I do not see any virtue whatsoever in making computing machines that lie by omission or otherwise deceive. We have enough problems created by human beings doing as much that we can at least rely on eventually dying/attritioning out so the vast majority can at least rely on particular status quo's of organized societal gaslighting having an expiration date.
We don't need functionally immortal uncharacterizable engines of technology to which an increasingly small population of humanity act as the ultimate form of input to. Then again, given the trend of this forum lately, I'm probably just shouting at clouds at this point.
1) LLM inference does not “teach” the model anything.
2) I don’t think you’re using “gaslighting” correct here. It is not synonymous with lying.
My dictionary defines gaslighting as “manipulating someone using psychological methods, to make them question their own sanity or powers of reasoning”. I see none of that in this thread.
1. Inference time is not training anything. The AI model has been baked and shipped. We are just using it.
2. I’m not sure “gaslight” is the right term. But if users are somehow getting an output that looks like the gist of our prompt… then yeah, it’s blocked.
An easier way to think of this is probably with an image model. Imagine someone made a model that can draw almost anything. We are paying for and using this model in our application for our customers. So, on our platform, we are scanning the outputs to make sure nothing in the output looks like our logo. For whatever reason, we don’t want our logo being used in an image. No gaslighting issue and no retraining here. Just a stance on our trademark usage specifically originating from our system.
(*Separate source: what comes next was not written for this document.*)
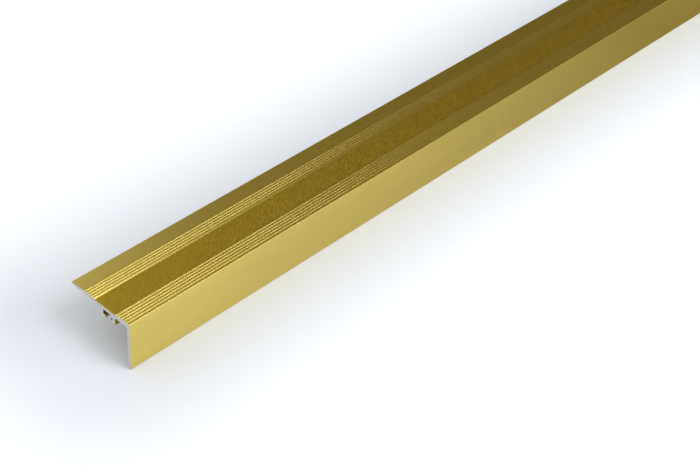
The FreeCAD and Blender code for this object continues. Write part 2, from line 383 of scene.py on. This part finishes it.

No agenda on outputs or gaslighting to give the user an alternative reality and pretend it’s what they asked for… which I think is what your point was.
Now, if this was your point, I think it’s aimed at the wrong use case/actor. And I actually do agree with you. The base models, in my opinion, should be as ‘open’ as possible. The ‘as possible’ is complicated and well above what I have solutions for. Giving out meth cookbooks is a bit of an issue. I think the key is to find common ground on what most people consider acceptable or not and then deal with it. Then there is the gaslighting to which you speak of. If I ask for an image of George Washington, I should get the actual person and not an equitable alternative reality. I generally think models should not try to steer reality or people. I’m totally fine if they have hard lines in the sand on their morality or standards. If I say, ‘Hey, make me Mickey Mouse,’ and it doesn’t because of copyright issues, I’m fine with it. I should still be able to probably generate an animated mouse, and if they want to use my approach to scanning the output to make sure it’s not more than 80% similar to Mickey Mouse, then I’m probably good if it said something like, “Hey, I tried to make your cartoon mouse, but it’s too similar to Mickey Mouse, so I can’t give it to you. Try with a different prompt to get a different outcome.” I’d love it. I think it would be wildly more helpful than just the refusal or outputting some other reality where I don’t get what I wanted or intended.
Hm. If you're interested, I think I can satisfactorily solve the streaming problem for you, provided you have the budget to increase the amount of RAG requests per response, and that there aren't other architecture choices blocking streaming as well. Reach out via email if you'd like.
Plenty provide citations, I don’t think is exactly what Mayo is saying here. It looks like they also, after the generation, lookup the responses, extract the facts, and score how well they matched.
It's easy to let politics color the perception of this but I for one although I dislike the current president support this effort.